In regards to our "moral inventory," we read: "The first thing apparent was that this world and its people were often quite wrong." But, we continue reading, "(t)o conclude that others were wrong was as far as most of us ever got."

"The usual outcome" of this, we read, "is that people continued to wrong us and we stayed sore. Sometimes it was remorse and then we were sore at ourselves. But the more we fought and tried to have our own way the worse matters got. As in war, the victor only seemed to win. Our moments of triumph were short-lived." (Emphasis added.)
[Alcoholics Anonymous, pp. 64-65.]

Thus, rather than making amends to one's self, one takes a moral inventory of one's self, highlighting the remorse we feel for our actions that did not affect others as resentments we hold against ourselves. We are told that "an alcoholic in his cups is an unlovely creature," and we need highlight those most unlovely incidents not affecting others that we have nonetheless come to abhor.

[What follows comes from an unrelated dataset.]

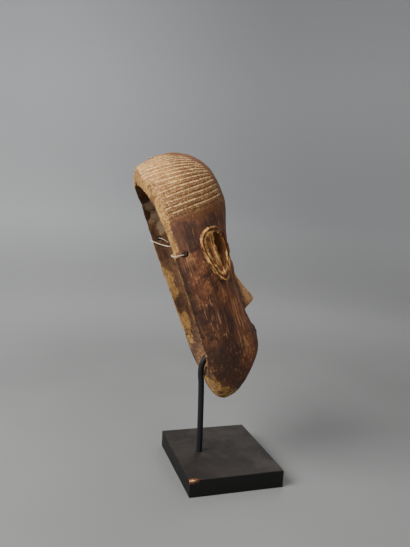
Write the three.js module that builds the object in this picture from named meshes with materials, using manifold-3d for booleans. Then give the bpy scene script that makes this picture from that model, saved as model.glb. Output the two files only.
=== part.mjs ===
// A carved wooden dance mask held on its stand: mask, tie thread, bent steel rod and plinth.
// Millimetres, +Z up. The origin is the centre of the plinth's underside and the face looks along -Y.
// The mask is drawn in its own frame, where x runs across the face, depth runs from the open back
// to the front of the face, and height runs up the mask along its flat back.
import * as THREE from "three";
import { mergeVertices } from "three/addons/utils/BufferGeometryUtils.js";
import Module from "manifold-3d";

const wasm = await Module();
wasm.setup();

// Plinth and rod
const PLINTH = { across: 130, along: 110, high: 20, bevel: 0.8 };
const ROD = { radius: 3.2, behindCentre: 25, socketDepth: 12, clearance: 0.4, sides: 12, steps: 24 };
const CHIP = { across: 8, along: 32, deep: 2.6, slopeAcross: 17, slopeAlong: 4.6 };
const ROD_ROUTE = [
  // behind the middle of the plinth, height above the ground
  [25.3, 40],
  [26, 75],
  [27, 105],
  [28.1, 115.5],
  [26.9, 127.5],
  [20.4, 138],
  [14, 149.5],
  [9.7, 167],
  [9.5, 190],
  [14, 216],
  [21.6, 240],
  [26.6, 262],
  [29.4, 284],
  [32.2, 299],
];

// Stance of the mask on the rod: the chin's back edge touches the rod at this height,
// the mask leans back, and it is turned a little towards its own right
const STANCE = { chinHeight: 107.2, chinAhead: 2.3, leanBack: 21.3, turn: -3 };

// Outer form. Three curves run from the tip of the chin to the crown:
// the front of the face, the back of the closed block, and the half width of the block.
const CHIN_TIP = -25;
const CROWN = 260.6;
const FRONT = [
  // depth, height
  [24, CHIN_TIP],
  [36, -20.5],
  [50, -8.5],
  [62.5, 4.5],
  [71.5, 18],
  [74.5, 33],
  [72, 50],
  [69, 68],
  [67.5, 98],
  [69, 124],
  [74.5, 158],
  [83, 187],
  [84.5, 203],
  [82.5, 220],
  [78, 234],
  [66, 249],
  [49, 258],
  [30, CROWN],
];
const BACK = [
  [24, CHIN_TIP],
  [11.5, -23],
  [4, -16.5],
  [1.2, -8],
  [0.6, 2],
  [-5, 25],
  [-12, 60],
  [-14, 130],
  [-13, 200],
  [-12, 232],
  [-7, 248],
  [0, 254],
  [9, 257.6],
  [30, CROWN],
];
const HALF_WIDTH = [
  [0, CHIN_TIP],
  [15, -22.9],
  [25, -17.5],
  [34, -8],
  [41, 4.5],
  [49.5, 25],
  [56.5, 48],
  [60.5, 72],
  [64, 100],
  [68, 130],
  [69, 158],
  [67.5, 184],
  [62, 206],
  [52.5, 224],
  [40, 239],
  [24, 252],
  [0, CROWN],
];
const WIDEST_AT = 12;
const WIDEST_FOLLOWS_BACK = 0.35;
const FRONT_ROUNDNESS = 2.15;
const BACK_ROUNDNESS = { ends: 2.3, middle: 6, from: 5, full: 45, easesAt: 226, roundAt: 250 };

// Back edge: the flat cut that opens the mask, a shallow curve seen from the side
const BACK_CUT = [
  [0, -60],
  [0.8, -10],
  [1.9, 60],
  [1.9, 200],
  [1, 216],
  [-0.8, 229],
  [-3.4, 240],
  [-5.6, 250],
  [-9, 300],
];
const SLAB = { halfWide: 100, thick: 120 };

// Hollow behind the face
const HOLLOW_FLOOR = 3.4;
const HOLLOW_TOP = 240;
const HOLLOW_WIDEST_AT = 8;
const HOLLOW_ROUNDNESS = 2.33;
const HOLLOW_FRONT = [
  [-8, HOLLOW_FLOOR],
  [1, 6.4],
  [7.6, 12.6],
  [20, 17.5],
  [34, 23],
  [48, 36],
  [54, 56],
  [54, 90],
  [54, 120],
  [60, 156],
  [68, 188],
  [67, 208],
  [60, 225],
  [45, 237],
  [26, HOLLOW_TOP],
];
const HOLLOW_BACK = [
  [-8, HOLLOW_FLOOR],
  [-14, 11],
  [-22, 40],
  [-25, 120],
  [-24, 200],
  [-18, 226],
  [-6, 236],
  [26, HOLLOW_TOP],
];
const HOLLOW_HALF_WIDTH = [
  [0, HOLLOW_FLOOR],
  [12.5, 8],
  [23, 14],
  [33, 22],
  [42, 32],
  [50, 46],
  [54, 70],
  [56, 100],
  [60, 128],
  [61.5, 156],
  [60.5, 178],
  [57, 196],
  [50.5, 208],
  [39, 224],
  [23, 235],
  [0, HOLLOW_TOP],
];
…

The other place where we deal with remorse is in listing our fears, for each of us holds memories of what we have done unwitnessed that we live in dread of ever having exposed. Who, at first, has not thought, "if only they knew . . ."?

Rather than holding some vague and fallacious idea that somewhere in Step Nine we need to "make amends to ourselves," it is rather in Step Five where we admit "to ourselves, to God and to another human being the exact nature of our wrongs" that we earn freedom from our remorse and self-loathing.

Most often, we will find that are personal peccadilloes are not so unique, and that they vary only in kind rather than in quality to those "wrongs" committed by others. That, at least, has been my experience.

Moreover, such personal and dreadful incidents, once shared, lose their power over us. If we think of them at all, we are no longer filled with remorse, but rather we are in a position to use them to demonstrate to another alcoholic addict that they, too, are not as "bad" or "unique" as they may believe themselves to be. Our most shameful memories, are thus turned into assets we can use to help others.